***** Data *****
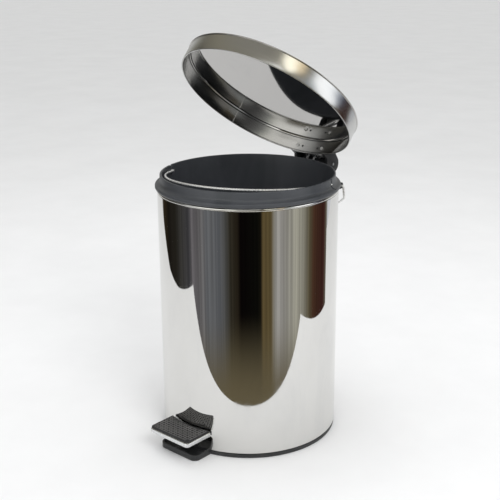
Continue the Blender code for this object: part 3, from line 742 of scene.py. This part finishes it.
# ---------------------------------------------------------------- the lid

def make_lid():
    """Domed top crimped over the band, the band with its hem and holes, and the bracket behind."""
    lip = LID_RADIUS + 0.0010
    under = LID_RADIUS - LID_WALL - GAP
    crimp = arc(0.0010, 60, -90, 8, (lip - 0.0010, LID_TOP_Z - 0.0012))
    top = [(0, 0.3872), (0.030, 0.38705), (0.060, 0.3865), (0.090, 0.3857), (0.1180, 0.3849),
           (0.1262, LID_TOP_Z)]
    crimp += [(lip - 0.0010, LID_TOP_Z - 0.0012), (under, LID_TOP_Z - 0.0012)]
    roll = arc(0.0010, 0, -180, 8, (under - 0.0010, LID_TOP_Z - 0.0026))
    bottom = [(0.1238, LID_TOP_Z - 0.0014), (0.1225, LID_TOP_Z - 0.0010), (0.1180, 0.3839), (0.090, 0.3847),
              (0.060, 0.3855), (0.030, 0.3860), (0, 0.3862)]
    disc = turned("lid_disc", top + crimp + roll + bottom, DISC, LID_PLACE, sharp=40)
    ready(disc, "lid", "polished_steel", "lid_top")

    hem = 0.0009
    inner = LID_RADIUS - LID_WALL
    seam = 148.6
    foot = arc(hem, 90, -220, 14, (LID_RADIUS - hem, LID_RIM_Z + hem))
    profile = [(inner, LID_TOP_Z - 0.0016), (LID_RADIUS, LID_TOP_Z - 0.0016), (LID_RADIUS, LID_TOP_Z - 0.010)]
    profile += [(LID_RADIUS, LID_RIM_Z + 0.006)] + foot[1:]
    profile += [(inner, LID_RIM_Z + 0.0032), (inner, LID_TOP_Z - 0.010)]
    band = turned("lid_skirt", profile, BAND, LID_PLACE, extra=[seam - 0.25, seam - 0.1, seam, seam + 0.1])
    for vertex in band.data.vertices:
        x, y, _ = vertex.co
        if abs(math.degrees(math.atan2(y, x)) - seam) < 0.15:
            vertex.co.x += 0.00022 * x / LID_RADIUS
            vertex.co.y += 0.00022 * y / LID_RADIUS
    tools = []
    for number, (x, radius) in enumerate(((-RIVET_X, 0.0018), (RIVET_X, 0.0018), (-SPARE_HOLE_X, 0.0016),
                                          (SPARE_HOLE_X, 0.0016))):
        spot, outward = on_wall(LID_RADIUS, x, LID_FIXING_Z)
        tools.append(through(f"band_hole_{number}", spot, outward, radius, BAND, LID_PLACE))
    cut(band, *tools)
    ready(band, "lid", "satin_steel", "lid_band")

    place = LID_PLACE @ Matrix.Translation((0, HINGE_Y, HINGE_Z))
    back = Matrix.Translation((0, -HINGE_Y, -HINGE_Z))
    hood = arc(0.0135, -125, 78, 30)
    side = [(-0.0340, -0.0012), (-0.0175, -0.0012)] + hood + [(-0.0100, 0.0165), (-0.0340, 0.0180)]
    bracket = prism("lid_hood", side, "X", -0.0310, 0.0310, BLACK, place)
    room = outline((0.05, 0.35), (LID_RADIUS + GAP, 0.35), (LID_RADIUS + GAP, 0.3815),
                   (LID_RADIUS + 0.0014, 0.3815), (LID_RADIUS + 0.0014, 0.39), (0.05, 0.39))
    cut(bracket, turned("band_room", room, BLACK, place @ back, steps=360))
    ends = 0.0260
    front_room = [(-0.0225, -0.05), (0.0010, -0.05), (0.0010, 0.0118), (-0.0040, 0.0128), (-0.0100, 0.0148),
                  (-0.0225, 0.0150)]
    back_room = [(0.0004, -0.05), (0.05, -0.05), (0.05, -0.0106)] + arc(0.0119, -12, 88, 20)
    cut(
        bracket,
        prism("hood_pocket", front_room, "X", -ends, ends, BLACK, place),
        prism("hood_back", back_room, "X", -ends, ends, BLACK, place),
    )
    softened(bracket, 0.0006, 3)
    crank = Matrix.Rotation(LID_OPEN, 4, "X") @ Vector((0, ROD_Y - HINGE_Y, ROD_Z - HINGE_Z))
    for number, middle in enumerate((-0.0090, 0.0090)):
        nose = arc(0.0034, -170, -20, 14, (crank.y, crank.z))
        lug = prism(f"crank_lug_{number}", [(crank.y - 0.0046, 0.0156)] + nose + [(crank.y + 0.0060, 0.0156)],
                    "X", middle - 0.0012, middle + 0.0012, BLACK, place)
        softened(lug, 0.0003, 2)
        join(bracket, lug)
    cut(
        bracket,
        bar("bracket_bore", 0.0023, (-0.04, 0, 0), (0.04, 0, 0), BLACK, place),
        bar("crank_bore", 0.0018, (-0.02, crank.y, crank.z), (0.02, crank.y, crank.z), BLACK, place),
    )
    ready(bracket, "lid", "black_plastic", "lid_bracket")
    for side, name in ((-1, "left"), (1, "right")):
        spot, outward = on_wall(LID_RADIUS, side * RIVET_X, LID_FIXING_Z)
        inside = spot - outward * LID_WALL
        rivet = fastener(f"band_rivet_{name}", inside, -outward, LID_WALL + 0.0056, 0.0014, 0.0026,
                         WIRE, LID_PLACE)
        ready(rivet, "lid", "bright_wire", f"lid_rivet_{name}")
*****
- [Required work]:
Your task is to reproduce the whole listing exactly.

- [Output below]:
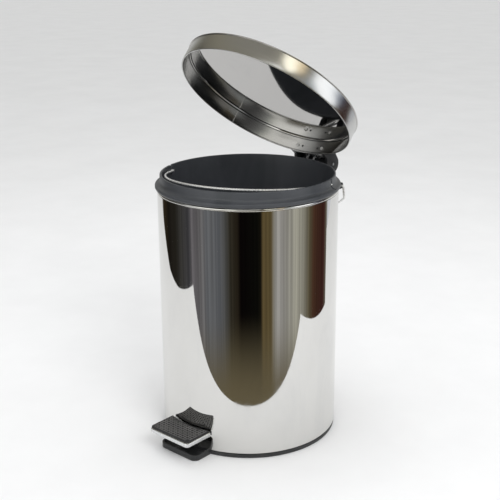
Continue the Blender code for this object: part 3, from line 742 of scene.py. This part finishes it.
# ---------------------------------------------------------------- the lid

def make_lid():
    """Domed top crimped over the band, the band with its hem and holes, and the bracket behind."""
    lip = LID_RADIUS + 0.0010
    under = LID_RADIUS - LID_WALL - GAP
    crimp = arc(0.0010, 60, -90, 8, (lip - 0.0010, LID_TOP_Z - 0.0012))
    top = [(0, 0.3872), (0.030, 0.38705), (0.060, 0.3865), (0.090, 0.3857), (0.1180, 0.3849),
           (0.1262, LID_TOP_Z)]
    crimp += [(lip - 0.0010, LID_TOP_Z - 0.0012), (under, LID_TOP_Z - 0.0012)]
    roll = arc(0.0010, 0, -180, 8, (under - 0.0010, LID_TOP_Z - 0.0026))
    bottom = [(0.1238, LID_TOP_Z - 0.0014), (0.1225, LID_TOP_Z - 0.0010), (0.1180, 0.3839), (0.090, 0.3847),
              (0.060, 0.3855), (0.030, 0.3860), (0, 0.3862)]
    disc = turned("lid_disc", top + crimp + roll + bottom, DISC, LID_PLACE, sharp=40)
    ready(disc, "lid", "polished_steel", "lid_top")

    hem = 0.0009
    inner = LID_RADIUS - LID_WALL
    seam = 148.6
    foot = arc(hem, 90, -220, 14, (LID_RADIUS - hem, LID_RIM_Z + hem))
    profile = [(inner, LID_TOP_Z - 0.0016), (LID_RADIUS, LID_TOP_Z - 0.0016), (LID_RADIUS, LID_TOP_Z - 0.010)]
    profile += [(LID_RADIUS, LID_RIM_Z + 0.006)] + foot[1:]
    profile += [(inner, LID_RIM_Z + 0.0032), (inner, LID_TOP_Z - 0.010)]
    band = turned("lid_skirt", profile, BAND, LID_PLACE, extra=[seam - 0.25, seam - 0.1, seam, seam + 0.1])
    for vertex in band.data.vertices:
        x, y, _ = vertex.co
        if abs(math.degrees(math.atan2(y, x)) - seam) < 0.15:
            vertex.co.x += 0.00022 * x / LID_RADIUS
            vertex.co.y += 0.00022 * y / LID_RADIUS
    tools = []
    for number, (x, radius) in enumerate(((-RIVET_X, 0.0018), (RIVET_X, 0.0018), (-SPARE_HOLE_X, 0.0016),
                                          (SPARE_HOLE_X, 0.0016))):
        spot, outward = on_wall(LID_RADIUS, x, LID_FIXING_Z)
        tools.append(through(f"band_hole_{number}", spot, outward, radius, BAND, LID_PLACE))
    cut(band, *tools)
    ready(band, "lid", "satin_steel", "lid_band")

    place = LID_PLACE @ Matrix.Translation((0, HINGE_Y, HINGE_Z))
    back = Matrix.Translation((0, -HINGE_Y, -HINGE_Z))
    hood = arc(0.0135, -125, 78, 30)
    side = [(-0.0340, -0.0012), (-0.0175, -0.0012)] + hood + [(-0.0100, 0.0165), (-0.0340, 0.0180)]
    bracket = prism("lid_hood", side, "X", -0.0310, 0.0310, BLACK, place)
    room = outline((0.05, 0.35), (LID_RADIUS + GAP, 0.35), (LID_RADIUS + GAP, 0.3815),
                   (LID_RADIUS + 0.0014, 0.3815), (LID_RADIUS + 0.0014, 0.39), (0.05, 0.39))
    cut(bracket, turned("band_room", room, BLACK, place @ back, steps=360))
    ends = 0.0260
    front_room = [(-0.0225, -0.05), (0.0010, -0.05), (0.0010, 0.0118), (-0.0040, 0.0128), (-0.0100, 0.0148),
                  (-0.0225, 0.0150)]
    back_room = [(0.0004, -0.05), (0.05, -0.05), (0.05, -0.0106)] + arc(0.0119, -12, 88, 20)
    cut(
        bracket,
        prism("hood_pocket", front_room, "X", -ends, ends, BLACK, place),
        prism("hood_back", back_room, "X", -ends, ends, BLACK, place),
    )
    softened(bracket, 0.0006, 3)
    crank = Matrix.Rotation(LID_OPEN, 4, "X") @ Vector((0, ROD_Y - HINGE_Y, ROD_Z - HINGE_Z))
    for number, middle in enumerate((-0.0090, 0.0090)):
        nose = arc(0.0034, -170, -20, 14, (crank.y, crank.z))
        lug = prism(f"crank_lug_{number}", [(crank.y - 0.0046, 0.0156)] + nose + [(crank.y + 0.0060, 0.0156)],
                    "X", middle - 0.0012, middle + 0.0012, BLACK, place)
        softened(lug, 0.0003, 2)
        join(bracket, lug)
    cut(
        bracket,
        bar("bracket_bore", 0.0023, (-0.04, 0, 0), (0.04, 0, 0), BLACK, place),
        bar("crank_bore", 0.0018, (-0.02, crank.y, crank.z), (0.02, crank.y, crank.z), BLACK, place),
    )
    ready(bracket, "lid", "black_plastic", "lid_bracket")
    for side, name in ((-1, "left"), (1, "right")):
        spot, outward = on_wall(LID_RADIUS, side * RIVET_X, LID_FIXING_Z)
        inside = spot - outward * LID_WALL
        rivet = fastener(f"band_rivet_{name}", inside, -outward, LID_WALL + 0.0056, 0.0014, 0.0026,
                         WIRE, LID_PLACE)
        ready(rivet, "lid", "bright_wire", f"lid_rivet_{name}")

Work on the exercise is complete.